Serves 4-6
25 Minutes

Another cherished British legacy dish.

Originating in colonial India, this dish came to fruition from Ayurvedic khichari diet and is a winner from morning to night. Traditionally served as a brunch dish but also great as a dinner option, the curry flavour compliments the smoked fish and is truly not one to miss out on. Ready in 30 minutes, it's a great refresh to offer to friends and family alike and a great way to use our natural smoked fillets. 

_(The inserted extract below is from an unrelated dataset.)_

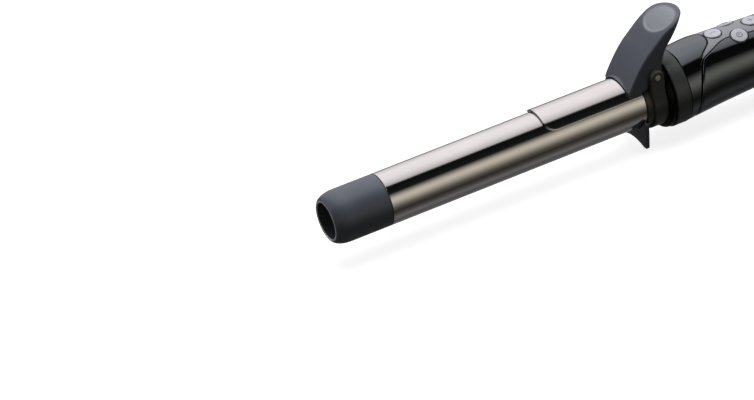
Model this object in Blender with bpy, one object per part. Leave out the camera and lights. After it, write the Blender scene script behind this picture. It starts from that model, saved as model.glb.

We strongly suggest using our smoked fish to get big, chunk pieces of fish in the recipe and a natural, smoky flavour only our traditinal smoking methods can achieve. 


Cooking Instructions


  • 500g Smoked Haddock Fillets
  • 4 Large Eggs
  • 300g Basmati Rice Well Washed
  • 300ml Milk
  • 6 Cardamom Pods - Bruised
  • 4 tsp Curry Powder
  • 2 tsp Turmeric Powder
  • 1 Large Onion - Sliced
  • Freshly Squeezed juice of 1 lemon
  • Handful of Freshly Chopped Corriander
  • Handful of Freshly Chopped Parsley
  • Lemon Wedges to serve

Cooking Intructions

  • 1. Start by cooking your eggs. We like ours slightly runny so boil them for 6 minutes. When boiled, add to icy water to stop them from cooking more and make peeling easier.
  • 2. Cook your rice following the pack instructions or add a drop of oil to a sauce pan, with the rice over a medium heat. Add the water to the pan and 1tsp salt and cover with a lid until boiling. When boiling, turn the heat down slightly and continue to cook until the water has been absorbed. Fluff with a fork and place the lid back on to steam. This will give perfectly cooked, fluffy rice.
  • 3 . Add the milk to a large pan over a medium-high heat and add the haddock. You may need to cut this up to fit it into the pan. This is fine. Boil the fish until it is opaque and cooked through. Remove from the milk and allow to cool so you can break it into chunks. Remove any skin on the haddock. It will peel away easily when cooked.
  • 4. Add a drop of olive oil and a knob of butter to a heavy-duty saucepan over a medium heat. Add the onion to the pan and cook until softened stirring occasionally to avoid the onions from catching. This will take around 10 minutes.
  • 5. Now is a good time to peel your eggs and cut them into quarters.
  • 6. Add the spices to the pan and stir through the onions. Fry for 1 minute until fragrant and add the rice into the pan, mixing well.
  • 7. When the rice is well mixed, fold the haddock chunks into the pan. Add the eggs to the mix and stir well. We like to keep a few for serving if you would like.
  • 8. Add the lemon juice and chopped herbs and fold again until well combined. Serve immediately with an extra sprinkle of coriander and a slice of lemon.
  • 9. For an extra flavour boost, we like to add fried shallots. You can buy these in store or try doing them yourself. The method is in our Halibut Thai Green Curry Recipe.